By attributing too many premature B2B startup deaths solely to problems with PMF, entrepreneurs ignore what I believe to be the true culprit: lack of appropriate focus on founder-led selling. Great founders are great salespeople. They rarely start with sales skills; their background tends to be in technology, or deep domain knowledge of their particular field. Successful B2B entrepreneurs are not sales professionals by training (and “born salespeople” don’t exist). Rather, successful entrepreneurs become competent sales professionals by making a deliberate and steady effort to attain the skills they need to succeed. With all the demands competing for an entrepreneur’s time, you will calculate the priority you place on developing your sales skills based on the expected payback. For your calculations on how to invest your time, consider the following potential payback you can expect with a greater emphasis on developing your sales skills:

First, selling to businesses is hard, no matter how wonderful the product. You need to prepare for that challenge. The insurance world has a saying (it’s almost like a secret handshake), “Insurance doesn’t get purchased. It gets sold.” This anecdote isn’t unique to insurance! It applies to every product in every B2B industry. This needs to be your new mantra: “[My Product] doesn’t get purchased. It gets sold.” Accept immediately that building a great product is a critical first step. However, it is only a first step, and if you don’t match your great product with great selling skills, you will join the long list of failed companies where the COD is (perhaps incorrectly) described as lacking PMF. Truly, no product sells itself.

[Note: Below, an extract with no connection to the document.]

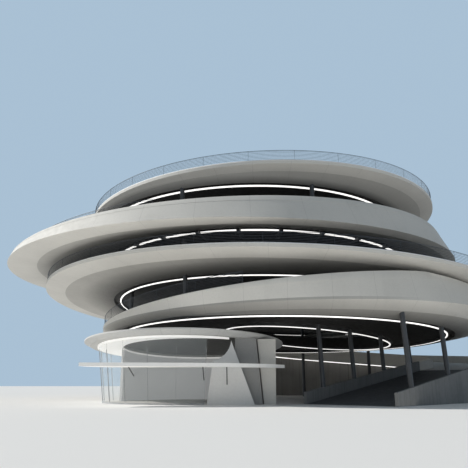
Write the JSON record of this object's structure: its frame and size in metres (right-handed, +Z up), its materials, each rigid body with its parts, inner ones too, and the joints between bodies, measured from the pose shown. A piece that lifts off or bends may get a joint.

Second, even a slight increase in revenue from your early sales efforts can radically impact the equity you retain as you fundraise. Revenue, and the hope of fast revenue growth, drives company valuation. You might land a decent investment with one or two early logos who prove out your concept and provide some evidence of PMF. However, if you land several logos, and demonstrate a pipeline of more logos, your story goes from plausible to extremely powerful. Your message to the investment community becomes, “If a founder with no sales experience can land these deals, imagine what we will do with funding to build a seasoned, professional sales team.” Cha-ching. Valuation goes up, and dilution goes down.

There are lots of additional arguments for making sales acumen a top priority for any B2B entrepreneur, but I will mention just one more. I recently came across this definition of an entrepreneur: "An entrepreneur is anyone who provides value in exchange for monetary compensation, with or without them having to be there." Anyone can be a freelancer, but to be an entrepreneur you need to create a system for growing revenue that is scalable, repeatable, and that functions autonomously. Very few startups evolve from founder-led revenue to a company where deals get done without heavy founder involvement. Your chances of successfully making the transition to something that is repeatable will radically increase in proportion to the knowledge and experience you acquire about how B2B sales really happen.

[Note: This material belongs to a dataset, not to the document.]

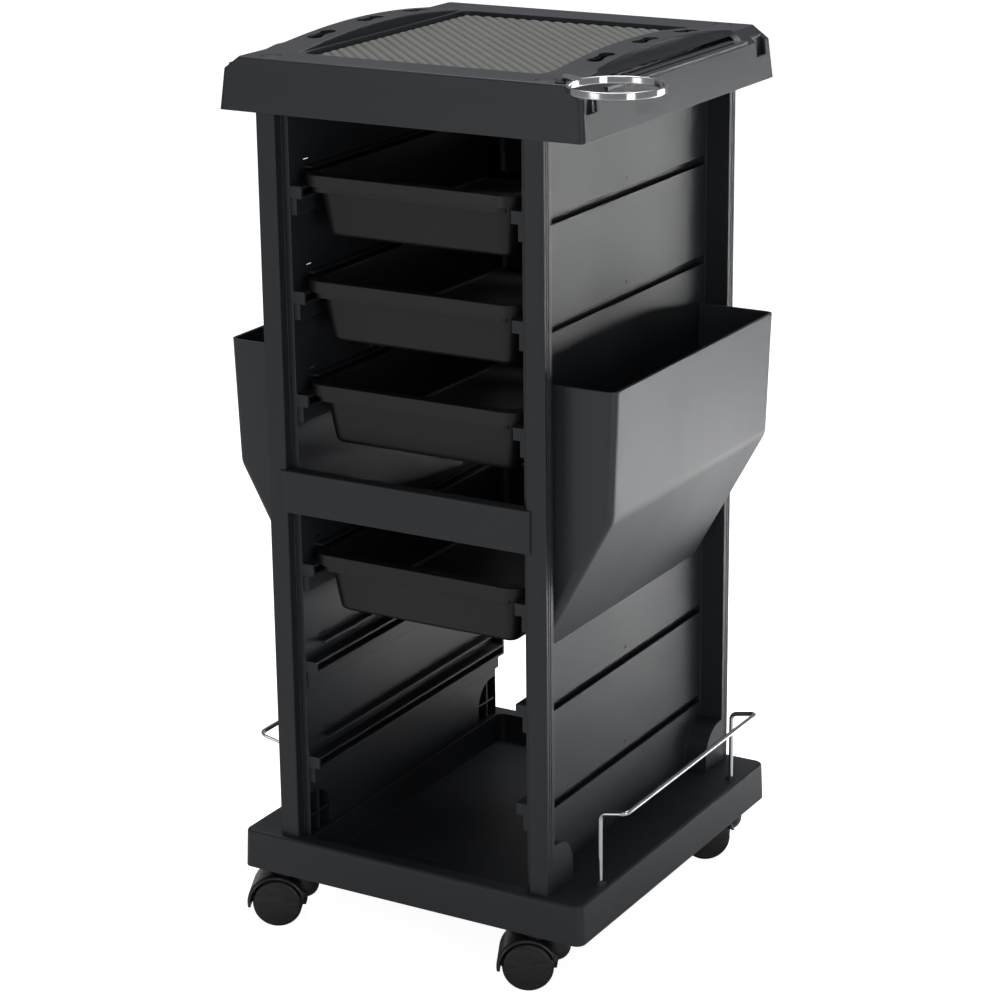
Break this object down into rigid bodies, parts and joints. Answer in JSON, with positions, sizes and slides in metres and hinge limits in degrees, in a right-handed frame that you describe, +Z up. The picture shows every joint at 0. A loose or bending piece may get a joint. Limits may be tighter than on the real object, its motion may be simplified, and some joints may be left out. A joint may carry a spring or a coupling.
{
  "type": "salon trolley cart",
  "caption": "Wheeled salon and spa trolley with sliding trays, hang-on side bins, ribbed work top, dryer ring and wire guards on swivel casters.",
  "frame": {"origin": "on the floor under the middle of the cart's whole outline at rest, which includes the dryer ring and the trailing casters; the middle of the base is 31 mm to the left of it and 25 mm behind it", "axes": "+Z up, -Y out of the open front that the trays slide out of, +X to the cart's right-hand side as seen from the front, where the dryer ring stands"},
  "size_m": [0.4925, 0.4593, 0.888],
  "materials": {
    "frame_plastic": "moulded, satin, fine grain",
    "deck_plastic": "moulded, satin, fine grain",
    "tray_plastic": "moulded, satin",
    "bin_plastic": "moulded, satin, fine grain",
    "mat_rubber": "matte, diagonal ribs",
    "insert_plastic": "moulded, satin",
    "bush_plastic": "moulded, satin",
    "socket_plastic": "moulded",
    "caster_plastic": "moulded, semi-gloss",
    "caster_wheel": "moulded, worn satin tread",
    "chrome_ring": "polished",
    "chrome_wire": "polished",
    "steel_screw": "zinc plated",
    "zinc_steel": "turned, zinc plated"
  },
  "bodies": {
    "frame": {"base_tray": "frame_plastic", "right_side_frame": "frame_plastic", "left_side_frame": "frame_plastic", "front_cross_rail": "frame_plastic", "back_cross_rail": "frame_plastic", "rail_screws": "steel_screw", "frame_screws": "steel_screw", "deck_screws": "steel_screw", "top_deck": "deck_plastic", "top_mat": "mat_rubber", "tool_inserts": "insert_plastic", "plug_caps": "deck_plastic", "ring_bush": "bush_plastic", "right_guard_rail": "chrome_wire", "left_guard_rail": "chrome_wire", "caster_sockets": "socket_plastic"},
    "tray_1": {"tray_1": "tray_plastic"},
    "tray_2": {"tray_2": "tray_plastic"},
    "tray_3": {"tray_3": "tray_plastic"},
    "tray_4": {"tray_4": "tray_plastic"},
    "dryer_ring": {"dryer_ring": "chrome_ring"},
    "right_bin": {"right_bin": "bin_plastic"},
    "left_bin": {"left_bin": "bin_plastic"},
    "front_left_caster": {"front_left_caster_hood": "caster_plastic", "front_left_caster_stem": "zinc_steel", "front_left_caster_axle": "zinc_steel"},
    "front_left_near_wheel": {"front_left_near_wheel": "caster_wheel"},
    "front_left_far_wheel": {"front_left_far_wheel": "caster_wheel"},
    "front_right_caster": {"front_right_caster_hood": "caster_plastic", "front_right_caster_stem": "zinc_steel", "front_right_caster_axle": "zinc_steel"},
    "front_right_near_wheel": {"front_right_near_wheel": "caster_wheel"},
    "front_right_far_wheel": {"front_right_far_wheel": "caster_wheel"},
    "back_left_caster": {"back_left_caster_hood": "caster_plastic", "back_left_caster_stem": "zinc_steel", "back_left_caster_axle": "zinc_steel"},
    "back_left_near_wheel": {"back_left_near_wheel": "caster_wheel"},
    "back_left_far_wheel": {"back_left_far_wheel": "caster_wheel"},
    "back_right_caster": {"back_right_caster_hood": "caster_plastic", "back_right_caster_stem": "zinc_steel", "back_right_caster_axle": "zinc_steel"},
    "back_right_near_wheel": {"back_right_near_wheel": "caster_wheel"},
    "back_right_far_wheel": {"back_right_far_wheel": "caster_wheel"}
  },
  "joints": [
    {"name": "tray_1_slide", "type": "slide", "parent": "frame", "child": "tray_1", "axis": [0, -1, 0], "range_m": [0, 0.28]},
    {"name": "tray_2_slide", "type": "slide", "parent": "frame", "child": "tray_2", "axis": [0, -1, 0], "range_m": [0, 0.28]},
    {"name": "tray_3_slide", "type": "slide", "parent": "frame", "child": "tray_3", "axis": [0, -1, 0], "range_m": [0, 0.28]},
    {"name": "tray_4_slide", "type": "slide", "parent": "frame", "child": "tray_4", "axis": [0, -1, 0], "range_m": [0, 0.28]},
    {"name": "dryer_ring_swing", "type": "hinge", "parent": "frame", "child": "dryer_ring", "pos_m": [0.134, -0.155, 0.8835], "axis": [0, 0, 1], "range_deg": [-120, 60]},
    {"name": "right_bin_lift", "type": "slide", "parent": "frame", "child": "right_bin", "axis": [0, 0, 1], "range_m": [0, 0.005]},
    {"name": "left_bin_lift", "type": "slide", "parent": "frame", "child": "left_bin", "axis": [0, 0, 1], "range_m": [0, 0.005]},
    {"name": "front_left_caster_swivel", "type": "hinge", "parent": "frame", "child": "front_left_caster", "pos_m": [-0.176, -0.141, 0.08], "axis": [0, 0, 1], "continuous": true},
    {"name": "front_left_near_wheel_roll", "type": "hinge", "parent": "front_left_caster", "child": "front_left_near_wheel", "pos_m": [-0.19937, -0.1524, 0.025], "axis": [-0.4384, 0.8988, 0], "continuous": true},
    {"name": "front_left_far_wheel_roll", "type": "hinge", "parent": "front_left_caster", "child": "front_left_far_wheel", "pos_m": [-0.19937, -0.1524, 0.025], "axis": [-0.4384, 0.8988, 0], "continuous": true},
    {"name": "front_right_caster_swivel", "type": "hinge", "parent": "frame", "child": "front_right_caster", "pos_m": [0.114, -0.141, 0.08], "axis": [0, 0, 1], "continuous": true},
    {"name": "front_right_near_wheel_roll", "type": "hinge", "parent": "front_right_caster", "child": "front_right_near_wheel", "pos_m": [0.09063, -0.1524, 0.025], "axis": [-0.4384, 0.8988, 0], "continuous": true},
    {"name": "front_right_far_wheel_roll", "type": "hinge", "parent": "front_right_caster", "child": "front_right_far_wheel", "pos_m": [0.09063, -0.1524, 0.025], "axis": [-0.4384, 0.8988, 0], "continuous": true},
    {"name": "back_left_caster_swivel", "type": "hinge", "parent": "frame", "child": "back_left_caster", "pos_m": [-0.189, 0.211, 0.08], "axis": [0, 0, 1], "continuous": true},
    {"name": "back_left_near_wheel_roll", "type": "hinge", "parent": "back_left_caster", "child": "back_left_near_wheel", "pos_m": [-0.21003, 0.19572, 0.025], "axis": [-0.5878, 0.809, 0], "continuous": true},
    {"name": "back_left_far_wheel_roll", "type": "hinge", "parent": "back_left_caster", "child": "back_left_far_wheel", "pos_m": [-0.21003, 0.19572, 0.025], "axis": [-0.5878, 0.809, 0], "continuous": true},
    {"name": "back_right_caster_swivel", "type": "hinge", "parent": "frame", "child": "back_right_caster", "pos_m": [0.127, 0.211, 0.08], "axis": [0, 0, 1], "continuous": true},
    {"name": "back_right_near_wheel_roll", "type": "hinge", "parent": "back_right_caster", "child": "back_right_near_wheel", "pos_m": [0.10597, 0.19572, 0.025], "axis": [-0.5878, 0.809, 0], "continuous": true},
    {"name": "back_right_far_wheel_roll", "type": "hinge", "parent": "back_right_caster", "child": "back_right_far_wheel", "pos_m": [0.10597, 0.19572, 0.025], "axis": [-0.5878, 0.809, 0], "continuous": true}
  ]
}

Each entrepreneur knows best how to run her own company. As you deliberate and execute, be sure that your calculus reflects the importance of becoming a founder who is ready to sell. You need to appreciate the risks of not executing on opportunities to land your first customers, and also be aware of the huge financial upside of driving early revenue and successfully building a professional team to scale your revenues in the future.